ROWS:
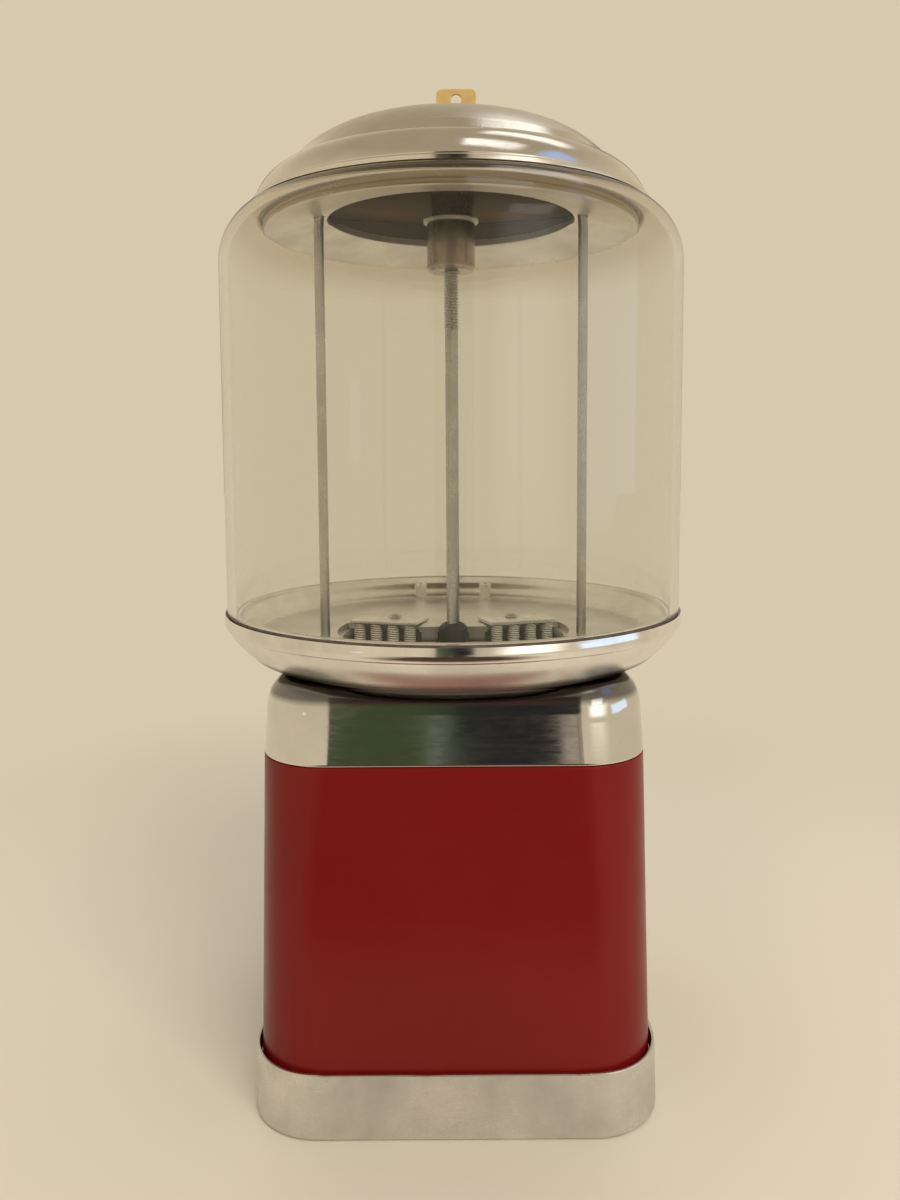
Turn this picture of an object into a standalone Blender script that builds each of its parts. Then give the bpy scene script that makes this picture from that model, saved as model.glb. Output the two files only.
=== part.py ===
# Gumball machine: cast base, lacquered body with a plated cap, coin mechanism, dished tray with
# the ball wheel, glass globe between the tray and a neck ring, and a domed lid with a lock.
# Real sizes in metres, +Z up. The coin mechanism faces -Y and the origin is under the base.

from math import acos, asin, atan2, cos, degrees, hypot, pi, radians, sin, sqrt, tan

import bmesh
import bpy
from mathutils import Matrix

mm = 0.001

# Shared clearances and facet counts
seat_gap = 0.3 * mm
bore_gap = 0.3 * mm
overrun = 4 * mm
sink = 0.5 * mm
big_steps = 36
mid_steps = 20
small_steps = 12
corner_steps = 6
quarter = 90

# Base casting
base_width = 158 * mm
base_height = 25.5 * mm
base_corner = 27 * mm
base_draft = 0.6 * mm
rim_wall = 1.4 * mm
ledge_depth = 5.5 * mm
ledge_width = 4.6 * mm
foot_width = 4.5 * mm
floor_under = 9 * mm
floor_wall = 3 * mm
boss_radius = 9 * mm
boss_height = 5 * mm

# Centre rod and its nut
rod_radius = 2.8 * mm
rod_thread_radius = 3.1 * mm
rod_thread_length = 56 * mm
rod_foot_thread = 12 * mm
rod_bottom = 1.2 * mm
rod_drop = 12 * mm
nut_width = 11 * mm
nut_height = 5 * mm
washer_radius = 8 * mm
washer_wall = 1.2 * mm

# Lacquered body
body_rim_gap = 0.65 * mm
body_height = 119.8 * mm
body_taper = 2.75 * mm
body_corner = 26 * mm
body_wall = 2.5 * mm
panel_inset = 10 * mm
panel_proud = 3 * mm

# Plated cap
cap_height = 28.9 * mm
cap_draft = 1.1 * mm
cap_shoulder_width = 8 * mm
cap_shoulder_height = 13 * mm
cap_ledge = 3.1 * mm
cap_skirt = 6 * mm
cap_wall = 2.5 * mm

# Tray
tray_border = 1.3 * mm
tray_height = 18.2 * mm
tray_rim_rise = 2.5 * mm
tray_floor = 8.9 * mm
tray_floor_wall = 2.7 * mm
tray_seat_width = 3.9 * mm
tray_outside_shares = (
    (0.8436, 0.0), (0.8765, 0.088), (0.921, 0.319), (0.97, 0.538), (0.986, 0.66),
    (0.9965, 0.73), (1.0, 0.82), (0.999, 0.92), (0.991, 0.99),
)
tray_inside_shares = ((0.934, 0.97), (0.907, 0.63), (0.88, 0.1), (0.84, 0.0))
foot_ring = 2.7 * mm
well_inset = 10.6 * mm
well_wall = 2.8 * mm
well_depth = 25.7 * mm
well_floor = 2.7 * mm
rebate_width = 2.2 * mm
rebate_depth = 2.8 * mm
lug_radius = 3.2 * mm
lug_spacing = 34.4 * mm
lug_inset_share = 0.905

# Gasket and globe
gasket_wall = 1.2 * mm
globe_radius = 95.9 * mm
globe_wall = 3.6 * mm
globe_straight = 141.4 * mm
globe_shoulder_width = 23.1 * mm
globe_shoulder_height = 24.3 * mm
globe_mouth_inset = 16 * mm

# Neck ring
ring_side_gap = 1 * mm
ring_depth = 8.2 * mm
ring_wall = 1.3 * mm
ring_flange = 1.3 * mm
ring_flange_overhang = 1.3 * mm
ring_rise = 5.6 * mm
ring_lip = 3.2 * mm
ring_mouth_inset = 5.5 * mm

# Side rods
side_rod_radius = 2 * mm
side_rod_inset = 5.4 * mm
side_rod_angle = 18
side_nut_width = 6.5 * mm
side_nut_height = 3 * mm
side_rod_tail = 6 * mm
spot_face_border = 0.85 * mm

# Lid
lid_overhang = 3 * mm
lid_edge = 2.3 * mm
lid_bead = 1.2 * mm
lid_bead_width = 0.6 * mm
lid_brim_drop = 7.1 * mm
lid_brim_width = 15.9 * mm
lid_brim_height = 19.5 * mm
lid_brim_end = 80
lid_dome_drop = 4.1 * mm
lid_dome_start = 33
lid_dome_inset = 53.5 * mm
lid_dome_width = 44.6 * mm
lid_dome_height = 34.6 * mm
lid_crown_rise = 0.5 * mm
lid_wall = 1.6 * mm

# Lock and key
lock_radius = 8.2 * mm
lock_head_radius = 11 * mm
lock_head_height = 2 * mm
barrel_radius = 10.15 * mm
barrel_height = 19.8 * mm
barrel_roof = 6.1 * mm
lock_washer_radius = 11.6 * mm
lock_washer_wall = 2 * mm
key_wall = 1.8 * mm
key_bow_width = 16.7 * mm
key_bow_height = 16 * mm
key_bow_offset = 2.5 * mm
key_corner = 2.5 * mm
key_hole_radius = 2.3 * mm
key_hole_drop = 4.3 * mm
key_blade_width = 6.5 * mm
key_blade_length = 22 * mm

# Ball wheel and its gearing
pocket_count = 5
pocket_radius_share = 0.2792
pocket_lip = 0.5 * mm
wheel_side_gap = 0.5 * mm
wheel_height = 25.8 * mm
hub_radius = 6.3 * mm
hub_rise = 11 * mm
crown_teeth = 40
crown_width = 3.8 * mm
tooth_height = 3 * mm
tooth_pitch_drop = 1.5 * mm
tooth_wall = 2.6 * mm
tooth_slope = 22
pinion_teeth = 8
pinion_width = 3.4 * mm
pinion_clear = 0.4 * mm

# Wheel cover and brush springs
cover_edge = 4 * mm
row_start_share = 0.2917
row_angle = 18
row_length_share = 0.5917
notch_gap = 0.8 * mm
apron_depth = 4.3 * mm
apron_wall = 2.2 * mm
brush_plate_share = 0.3458
brush_plate_wall = 1.3 * mm
brush_plate_corner = 1.2 * mm
rivet_radius = 1.5 * mm
rivet_head_radius = 2.7 * mm
rivet_head_height = 1.5 * mm
springs_each_side = 4
spring_pitch_share = 0.2535
spring_radius_share = 0.3195
spring_wire = 0.7 * mm
spring_curls = 5
spring_step = 1.15 * mm
spring_points = 7

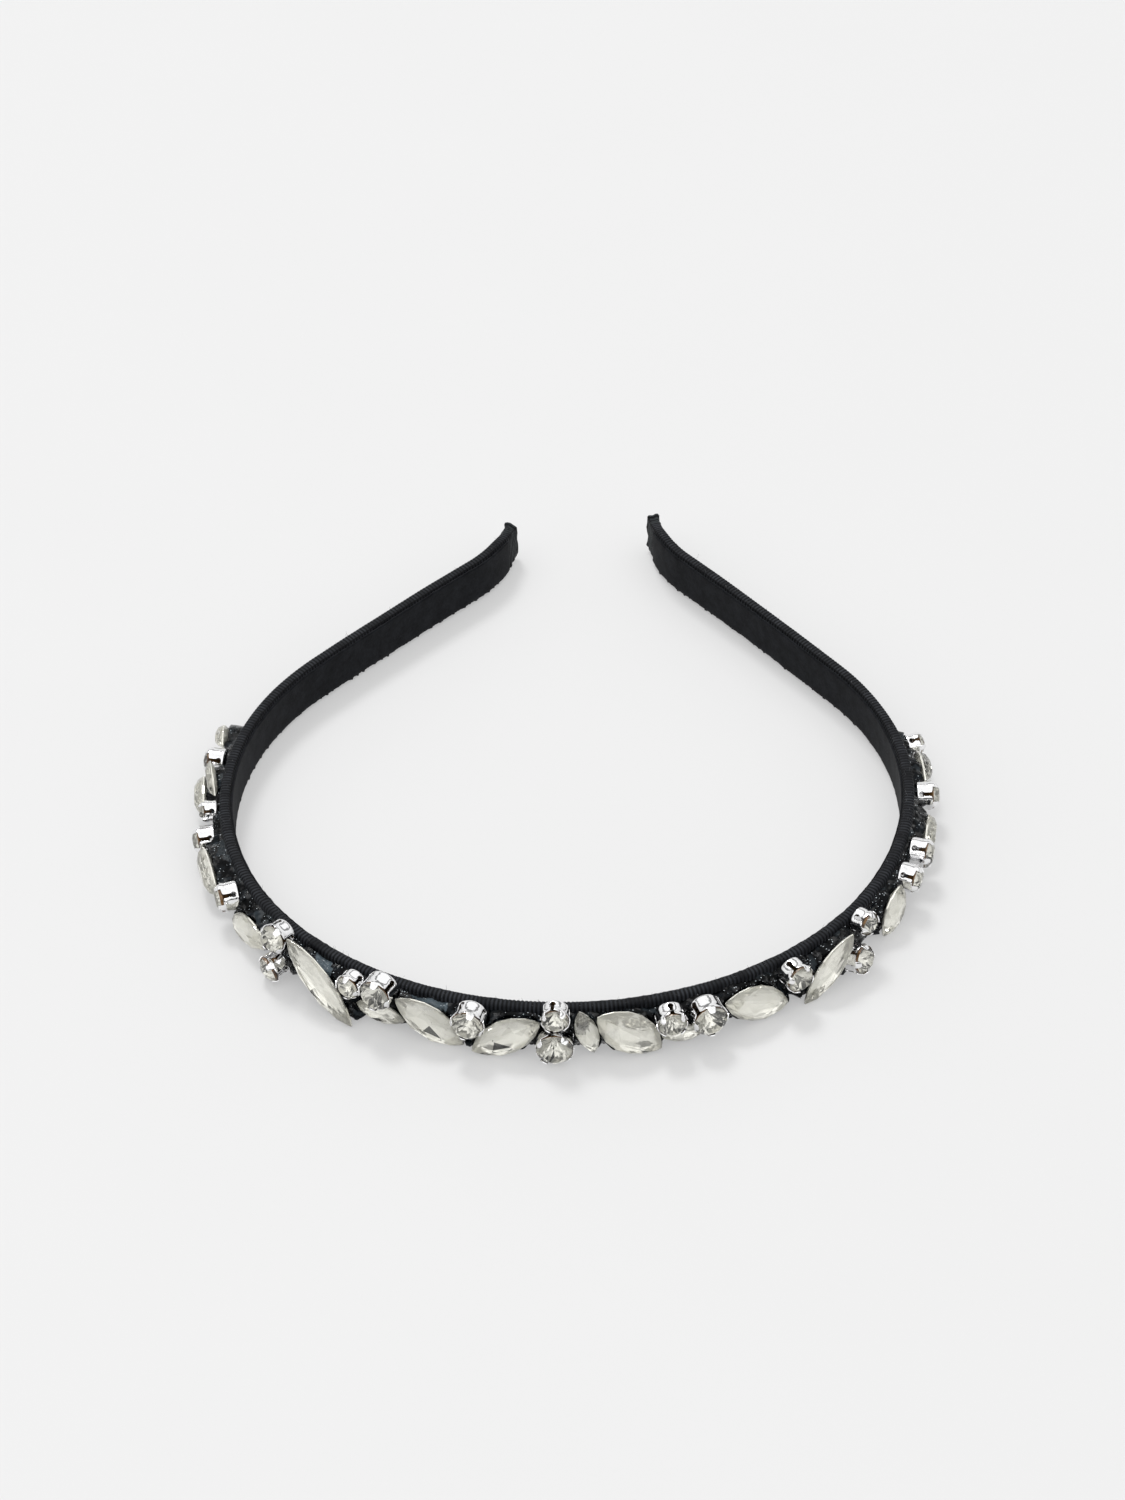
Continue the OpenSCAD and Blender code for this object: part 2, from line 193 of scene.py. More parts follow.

WHAT YOU ARE ASKED TO DO: Repeat all entries. Match them exactly.

RESPONSE:
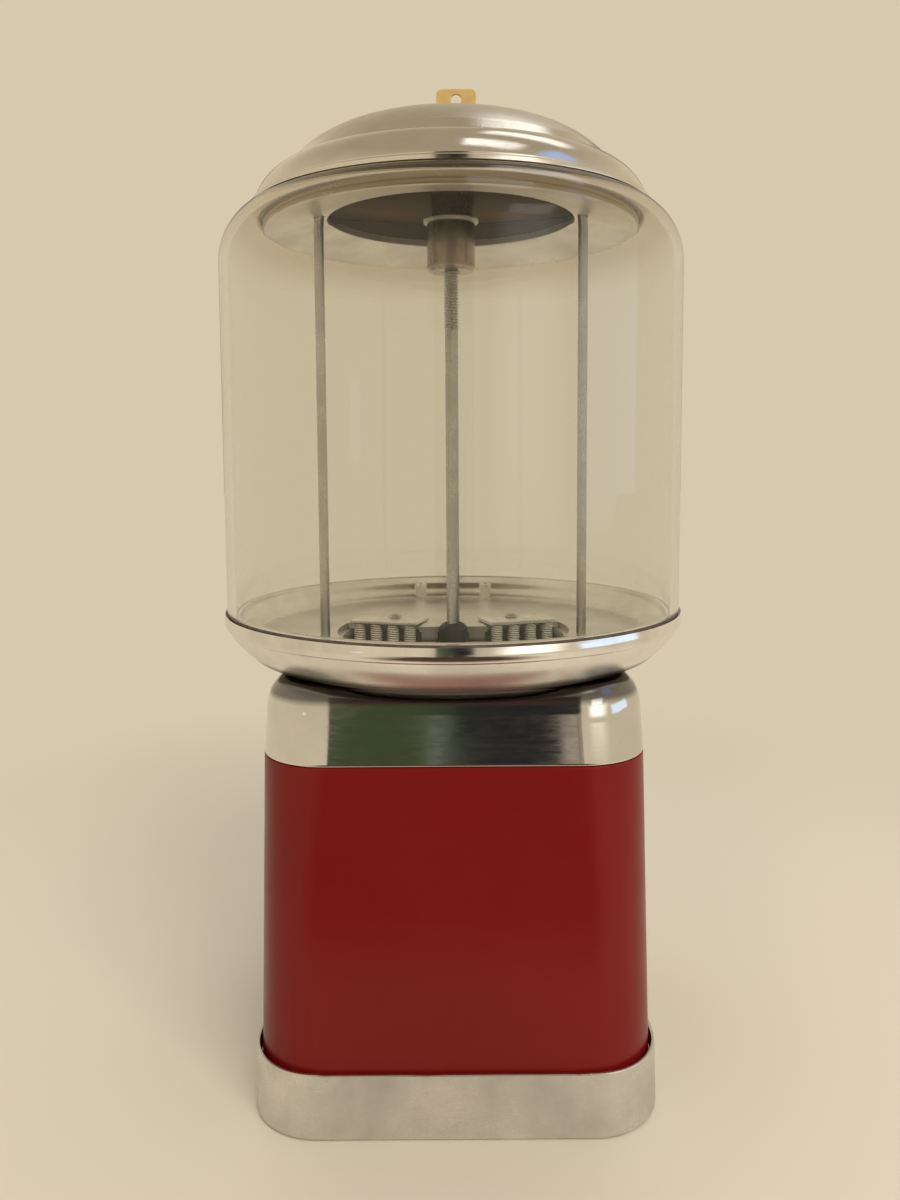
Turn this picture of an object into a standalone Blender script that builds each of its parts. Then give the bpy scene script that makes this picture from that model, saved as model.glb. Output the two files only.
=== part.py ===
# Gumball machine: cast base, lacquered body with a plated cap, coin mechanism, dished tray with
# the ball wheel, glass globe between the tray and a neck ring, and a domed lid with a lock.
# Real sizes in metres, +Z up. The coin mechanism faces -Y and the origin is under the base.

from math import acos, asin, atan2, cos, degrees, hypot, pi, radians, sin, sqrt, tan

import bmesh
import bpy
from mathutils import Matrix

mm = 0.001

# Shared clearances and facet counts
seat_gap = 0.3 * mm
bore_gap = 0.3 * mm
overrun = 4 * mm
sink = 0.5 * mm
big_steps = 36
mid_steps = 20
small_steps = 12
corner_steps = 6
quarter = 90

# Base casting
base_width = 158 * mm
base_height = 25.5 * mm
base_corner = 27 * mm
base_draft = 0.6 * mm
rim_wall = 1.4 * mm
ledge_depth = 5.5 * mm
ledge_width = 4.6 * mm
foot_width = 4.5 * mm
floor_under = 9 * mm
floor_wall = 3 * mm
boss_radius = 9 * mm
boss_height = 5 * mm

# Centre rod and its nut
rod_radius = 2.8 * mm
rod_thread_radius = 3.1 * mm
rod_thread_length = 56 * mm
rod_foot_thread = 12 * mm
rod_bottom = 1.2 * mm
rod_drop = 12 * mm
nut_width = 11 * mm
nut_height = 5 * mm
washer_radius = 8 * mm
washer_wall = 1.2 * mm

# Lacquered body
body_rim_gap = 0.65 * mm
body_height = 119.8 * mm
body_taper = 2.75 * mm
body_corner = 26 * mm
body_wall = 2.5 * mm
panel_inset = 10 * mm
panel_proud = 3 * mm

# Plated cap
cap_height = 28.9 * mm
cap_draft = 1.1 * mm
cap_shoulder_width = 8 * mm
cap_shoulder_height = 13 * mm
cap_ledge = 3.1 * mm
cap_skirt = 6 * mm
cap_wall = 2.5 * mm

# Tray
tray_border = 1.3 * mm
tray_height = 18.2 * mm
tray_rim_rise = 2.5 * mm
tray_floor = 8.9 * mm
tray_floor_wall = 2.7 * mm
tray_seat_width = 3.9 * mm
tray_outside_shares = (
    (0.8436, 0.0), (0.8765, 0.088), (0.921, 0.319), (0.97, 0.538), (0.986, 0.66),
    (0.9965, 0.73), (1.0, 0.82), (0.999, 0.92), (0.991, 0.99),
)
tray_inside_shares = ((0.934, 0.97), (0.907, 0.63), (0.88, 0.1), (0.84, 0.0))
foot_ring = 2.7 * mm
well_inset = 10.6 * mm
well_wall = 2.8 * mm
well_depth = 25.7 * mm
well_floor = 2.7 * mm
rebate_width = 2.2 * mm
rebate_depth = 2.8 * mm
lug_radius = 3.2 * mm
lug_spacing = 34.4 * mm
lug_inset_share = 0.905

# Gasket and globe
gasket_wall = 1.2 * mm
globe_radius = 95.9 * mm
globe_wall = 3.6 * mm
globe_straight = 141.4 * mm
globe_shoulder_width = 23.1 * mm
globe_shoulder_height = 24.3 * mm
globe_mouth_inset = 16 * mm

# Neck ring
ring_side_gap = 1 * mm
ring_depth = 8.2 * mm
ring_wall = 1.3 * mm
ring_flange = 1.3 * mm
ring_flange_overhang = 1.3 * mm
ring_rise = 5.6 * mm
ring_lip = 3.2 * mm
ring_mouth_inset = 5.5 * mm

# Side rods
side_rod_radius = 2 * mm
side_rod_inset = 5.4 * mm
side_rod_angle = 18
side_nut_width = 6.5 * mm
side_nut_height = 3 * mm
side_rod_tail = 6 * mm
spot_face_border = 0.85 * mm

# Lid
lid_overhang = 3 * mm
lid_edge = 2.3 * mm
lid_bead = 1.2 * mm
lid_bead_width = 0.6 * mm
lid_brim_drop = 7.1 * mm
lid_brim_width = 15.9 * mm
lid_brim_height = 19.5 * mm
lid_brim_end = 80
lid_dome_drop = 4.1 * mm
lid_dome_start = 33
lid_dome_inset = 53.5 * mm
lid_dome_width = 44.6 * mm
lid_dome_height = 34.6 * mm
lid_crown_rise = 0.5 * mm
lid_wall = 1.6 * mm

# Lock and key
lock_radius = 8.2 * mm
lock_head_radius = 11 * mm
lock_head_height = 2 * mm
barrel_radius = 10.15 * mm
barrel_height = 19.8 * mm
barrel_roof = 6.1 * mm
lock_washer_radius = 11.6 * mm
lock_washer_wall = 2 * mm
key_wall = 1.8 * mm
key_bow_width = 16.7 * mm
key_bow_height = 16 * mm
key_bow_offset = 2.5 * mm
key_corner = 2.5 * mm
key_hole_radius = 2.3 * mm
key_hole_drop = 4.3 * mm
key_blade_width = 6.5 * mm
key_blade_length = 22 * mm

# Ball wheel and its gearing
pocket_count = 5
pocket_radius_share = 0.2792
pocket_lip = 0.5 * mm
wheel_side_gap = 0.5 * mm
wheel_height = 25.8 * mm
hub_radius = 6.3 * mm
hub_rise = 11 * mm
crown_teeth = 40
crown_width = 3.8 * mm
tooth_height = 3 * mm
tooth_pitch_drop = 1.5 * mm
tooth_wall = 2.6 * mm
tooth_slope = 22
pinion_teeth = 8
pinion_width = 3.4 * mm
pinion_clear = 0.4 * mm

# Wheel cover and brush springs
cover_edge = 4 * mm
row_start_share = 0.2917
row_angle = 18
row_length_share = 0.5917
notch_gap = 0.8 * mm
apron_depth = 4.3 * mm
apron_wall = 2.2 * mm
brush_plate_share = 0.3458
brush_plate_wall = 1.3 * mm
brush_plate_corner = 1.2 * mm
rivet_radius = 1.5 * mm
rivet_head_radius = 2.7 * mm
rivet_head_height = 1.5 * mm
springs_each_side = 4
spring_pitch_share = 0.2535
spring_radius_share = 0.3195
spring_wire = 0.7 * mm
spring_curls = 5
spring_step = 1.15 * mm
spring_points = 7

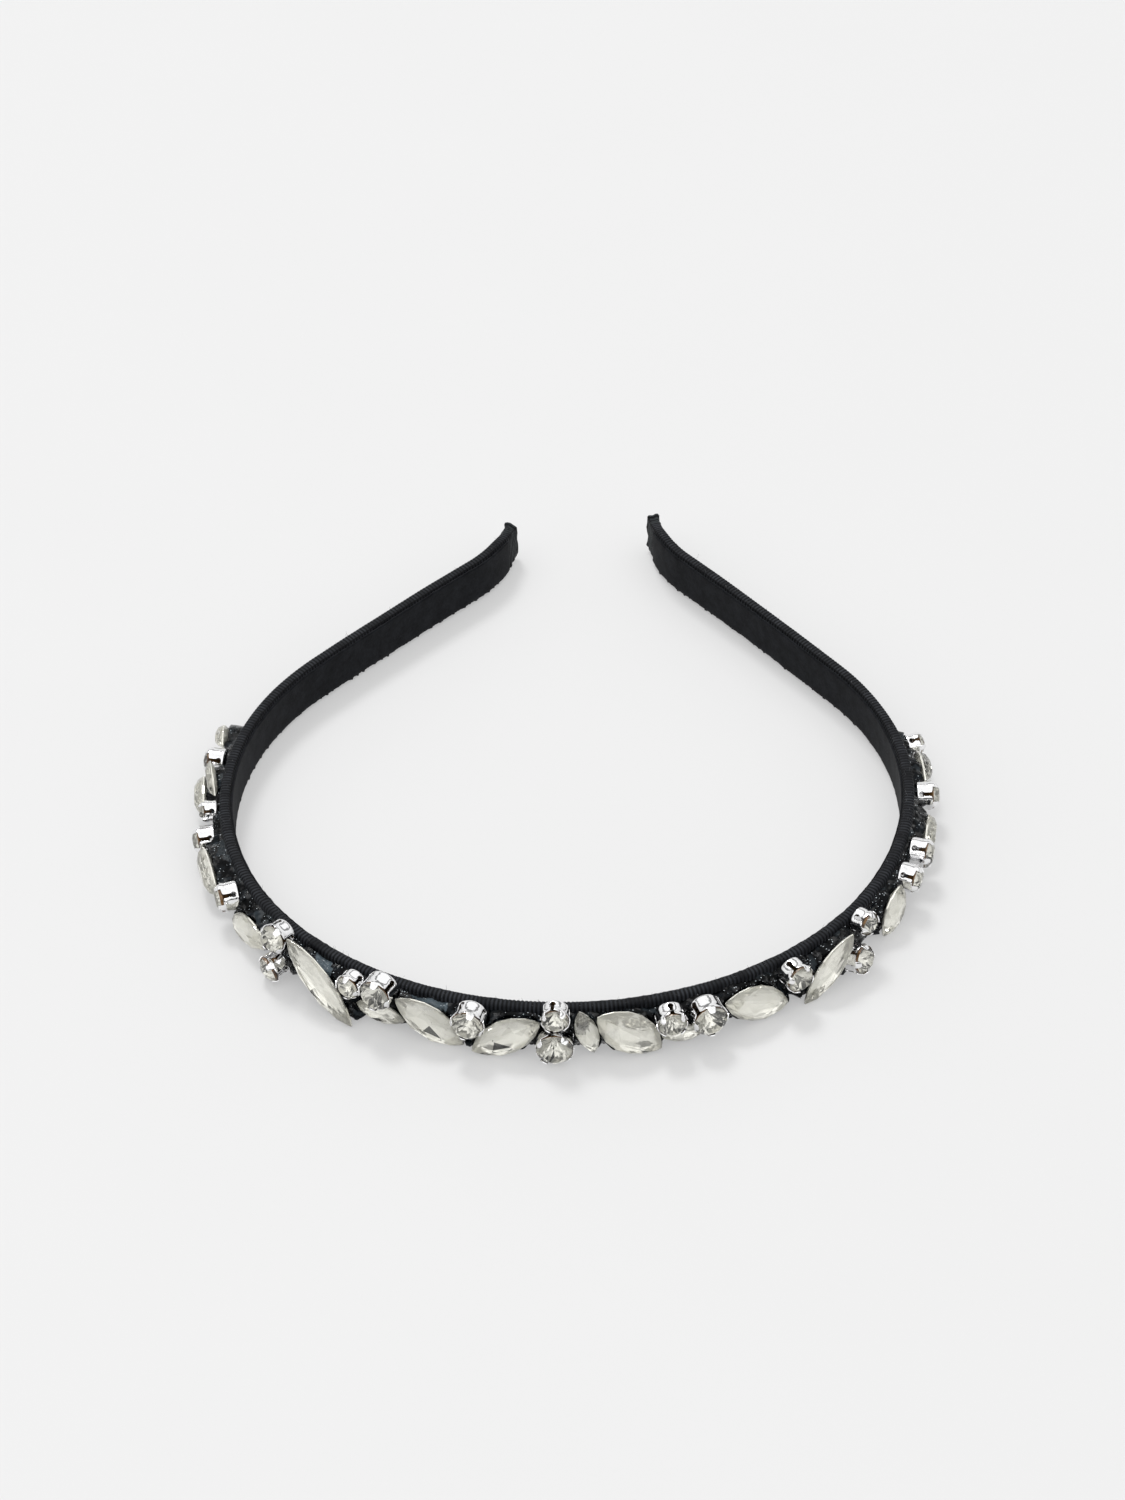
Continue the OpenSCAD and Blender code for this object: part 2, from line 193 of scene.py. More parts follow.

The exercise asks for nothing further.